Is there a more efficient way to create an inverted index from a large text file?

1.1k Views Asked by At
def inverted_index(doc):
    words = word_count(doc)
    ln = 0
    for word in words:
        temp = []
        with open(doc) as file:
            for line in file:
                ln += 1
                li = line.split()
                if word in li:
                    temp.append(ln)
            words[word] = temp
    return words

I am trying to create an inverted index from a text file, where words is a dictionary with all the 19000 unique words in the file. The text file has around 5000+ lines. I want to iterate through the file and dictionary to create the inverted index that has the word followed by line numbers that the word appears but it is taking too long to compile as it is nested for loop.
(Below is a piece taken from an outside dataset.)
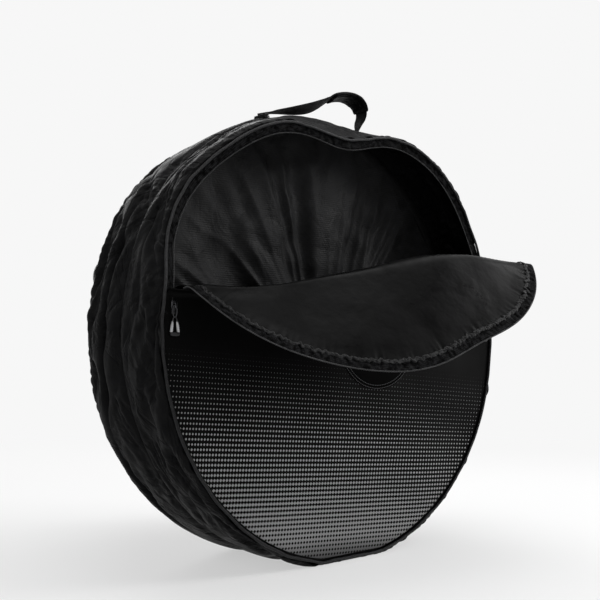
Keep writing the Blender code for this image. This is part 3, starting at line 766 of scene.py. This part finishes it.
def wall_relief(side, turn, t):
    """How far the side wall stands out, at angles about the axis and shares across its half.

    It sums a puff, long folds that wander along the wall and come and go, ridges and valleys that
    slant two ways and take turns along the wall, broad swells, small slanting folds here and there,
    and puckers that fade away from both seams. It is then pressed flat under the handle's tabs, and
    kept under a limit by a curve that levels off.
    """
    across, along = t * HALF_DEPTH, turn * BAG_RADIUS
    spans = (2 * np.pi * BAG_RADIUS, 0.4)
    seed = 20 if side == "front" else 60

    def heights(cell, k, slant=0.0):
        """Random heights over the wall, drawn along it by a slant times the way across."""
        return relief(along + slant * across, across, spans, cell, seed + k)

    out = WALL_PUFF * np.sin(np.pi * t) ** 0.7
    for k, (middle, width, depth) in enumerate(LONG_FOLDS[side]):
        wander = 0.20 * relief(along, 0 * along, spans, (0.34, 0.3), seed + 11 + k)
        strength = np.clip(0.7 + 0.55 * relief(along, 0 * along, spans, (0.26, 0.3), seed + 21 + k), 0, 1.5)
        offset = t - middle - wander * 0.5
        valley = np.exp(-np.sqrt(offset**2 + 0.0002) / width)
        out = out - depth * strength * (valley - 0.4 * bump(offset - 0.10, 0.08)) * ease(t / 0.12)
    loose = ease(np.sin(np.pi * t) * 1.5)
    patchy = ease(0.5 + 0.7 * heights((0.22, 0.10), 7))
    ridges = 0.75 - np.sqrt(heights((0.150, 0.24), 1, 2.6) ** 2 + 0.008)
    valleys = np.sqrt(heights((0.130, 0.20), 2, -1.6) ** 2 + 0.005) - 0.75
    out = out + loose * RIDGE_DEPTH * ridges * (1 - 0.6 * patchy)
    out = out + loose * VALLEY_DEPTH * valleys * (0.2 + 0.8 * patchy)
    out = out + loose * BROAD_DEPTH * heights((0.16, 0.10), 3)
    for slant, cell, depth, k in SLANTING_FOLDS:
        here = ease(0.1 + 0.9 * heights((0.13, 0.08), 13 + k))
        out = out + loose * here * depth * (np.sqrt(heights(cell, k, slant) ** 2 + 0.006) - 0.75)
    gathers = np.sqrt(relief(along, 0 * across, spans, (0.022, 0.1), seed + 9) ** 2 + 0.02) - 0.8
    near_seam = np.exp(-across / 0.020) + np.exp(-(HALF_DEPTH - across) / 0.018)
    out = out + SEAM_GATHER * gathers * ease(t / 0.12) * near_seam
    from_tab = np.abs(np.abs(np.mod(turn, 2 * np.pi) - np.pi / 2) - HANDLE_TURN) * BAG_RADIUS
    pressed = (1 - ease((from_tab - 0.012) / 0.03)) * (1 - ease((across - 0.018) / 0.02))
    out = np.where(out > 0, out * (1 - pressed), out)
    high = ease((np.sin(turn) - 0.55) / 0.25)
    low = ease((-np.sin(turn) - 0.35) / 0.35)
    limit = 0.009 - 0.006 * high - 0.005 * low
    return np.where(out > 0, limit * np.tanh(out / limit), out)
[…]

So is there a more efficient way to do this?

1

There are 1 best solutions below

0
Devesh On

Here is my approach to solve this, please read the notes below code for some pragmatic tips.

def inverted_index(doc):
    # this will open the file
    file = open(doc, encoding='utf8')
    f = file.read()
    file.seek(0)


    # Get number of lines in file
    lines = 1
    for word in f:
        if word == '\n':
            lines += 1
    print("Number of lines in file is: ", lines) # Just for debuggin, please remove in PROD version


    d = {}

    for i in range(lines):
        line = file.readline()
        l = line.lower().split(' ')
        for item in l:
            if item not in d:
                d[item] = [i+1]
            if item in d:
                d[item].append(i+1)

    return d

print(inverted_index('file.txt'))

I would suggest removing stopwords first before creating the inverted index for any meaningful analysis. You can use nltk package for that.